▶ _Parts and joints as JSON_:
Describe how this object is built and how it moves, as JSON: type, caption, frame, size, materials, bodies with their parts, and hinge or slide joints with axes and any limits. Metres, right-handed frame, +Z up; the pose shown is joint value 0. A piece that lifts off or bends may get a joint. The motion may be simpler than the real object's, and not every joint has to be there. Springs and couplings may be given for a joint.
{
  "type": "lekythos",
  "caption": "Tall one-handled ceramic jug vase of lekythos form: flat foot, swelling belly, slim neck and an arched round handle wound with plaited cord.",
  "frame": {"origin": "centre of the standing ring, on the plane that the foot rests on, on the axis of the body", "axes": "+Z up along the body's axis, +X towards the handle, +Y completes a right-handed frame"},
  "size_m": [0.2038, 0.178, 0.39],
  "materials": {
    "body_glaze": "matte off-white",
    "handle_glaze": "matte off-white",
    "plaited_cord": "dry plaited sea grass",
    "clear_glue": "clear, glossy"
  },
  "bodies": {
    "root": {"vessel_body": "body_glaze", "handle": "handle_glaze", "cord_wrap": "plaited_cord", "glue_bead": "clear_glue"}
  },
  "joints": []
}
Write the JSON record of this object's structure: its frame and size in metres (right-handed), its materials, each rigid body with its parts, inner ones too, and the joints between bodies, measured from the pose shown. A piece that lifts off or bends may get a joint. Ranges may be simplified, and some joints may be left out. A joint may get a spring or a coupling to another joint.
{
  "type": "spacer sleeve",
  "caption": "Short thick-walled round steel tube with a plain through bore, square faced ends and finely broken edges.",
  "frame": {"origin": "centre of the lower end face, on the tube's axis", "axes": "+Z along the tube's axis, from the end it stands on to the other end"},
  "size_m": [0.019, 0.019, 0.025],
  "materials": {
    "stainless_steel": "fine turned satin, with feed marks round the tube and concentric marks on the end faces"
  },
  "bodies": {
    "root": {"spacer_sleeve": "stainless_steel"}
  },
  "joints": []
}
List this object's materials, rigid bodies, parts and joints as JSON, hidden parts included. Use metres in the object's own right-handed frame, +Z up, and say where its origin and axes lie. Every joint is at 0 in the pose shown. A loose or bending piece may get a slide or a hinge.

▶ _Task to carry out_:
Copy the entries above exactly, leaving none out.

▶ _Complete answer_:
Describe how this object is built and how it moves, as JSON: type, caption, frame, size, materials, bodies with their parts, and hinge or slide joints with axes and any limits. Metres, right-handed frame, +Z up; the pose shown is joint value 0. A piece that lifts off or bends may get a joint. The motion may be simpler than the real object's, and not every joint has to be there. Springs and couplings may be given for a joint.
{
  "type": "lekythos",
  "caption": "Tall one-handled ceramic jug vase of lekythos form: flat foot, swelling belly, slim neck and an arched round handle wound with plaited cord.",
  "frame": {"origin": "centre of the standing ring, on the plane that the foot rests on, on the axis of the body", "axes": "+Z up along the body's axis, +X towards the handle, +Y completes a right-handed frame"},
  "size_m": [0.2038, 0.178, 0.39],
  "materials": {
    "body_glaze": "matte off-white",
    "handle_glaze": "matte off-white",
    "plaited_cord": "dry plaited sea grass",
    "clear_glue": "clear, glossy"
  },
  "bodies": {
    "root": {"vessel_body": "body_glaze", "handle": "handle_glaze", "cord_wrap": "plaited_cord", "glue_bead": "clear_glue"}
  },
  "joints": []
}
Write the JSON record of this object's structure: its frame and size in metres (right-handed), its materials, each rigid body with its parts, inner ones too, and the joints between bodies, measured from the pose shown. A piece that lifts off or bends may get a joint. Ranges may be simplified, and some joints may be left out. A joint may get a spring or a coupling to another joint.
{
  "type": "spacer sleeve",
  "caption": "Short thick-walled round steel tube with a plain through bore, square faced ends and finely broken edges.",
  "frame": {"origin": "centre of the lower end face, on the tube's axis", "axes": "+Z along the tube's axis, from the end it stands on to the other end"},
  "size_m": [0.019, 0.019, 0.025],
  "materials": {
    "stainless_steel": "fine turned satin, with feed marks round the tube and concentric marks on the end faces"
  },
  "bodies": {
    "root": {"spacer_sleeve": "stainless_steel"}
  },
  "joints": []
}
List this object's materials, rigid bodies, parts and joints as JSON, hidden parts included. Use metres in the object's own right-handed frame, +Z up, and say where its origin and axes lie. Every joint is at 0 in the pose shown. A loose or bending piece may get a slide or a hinge.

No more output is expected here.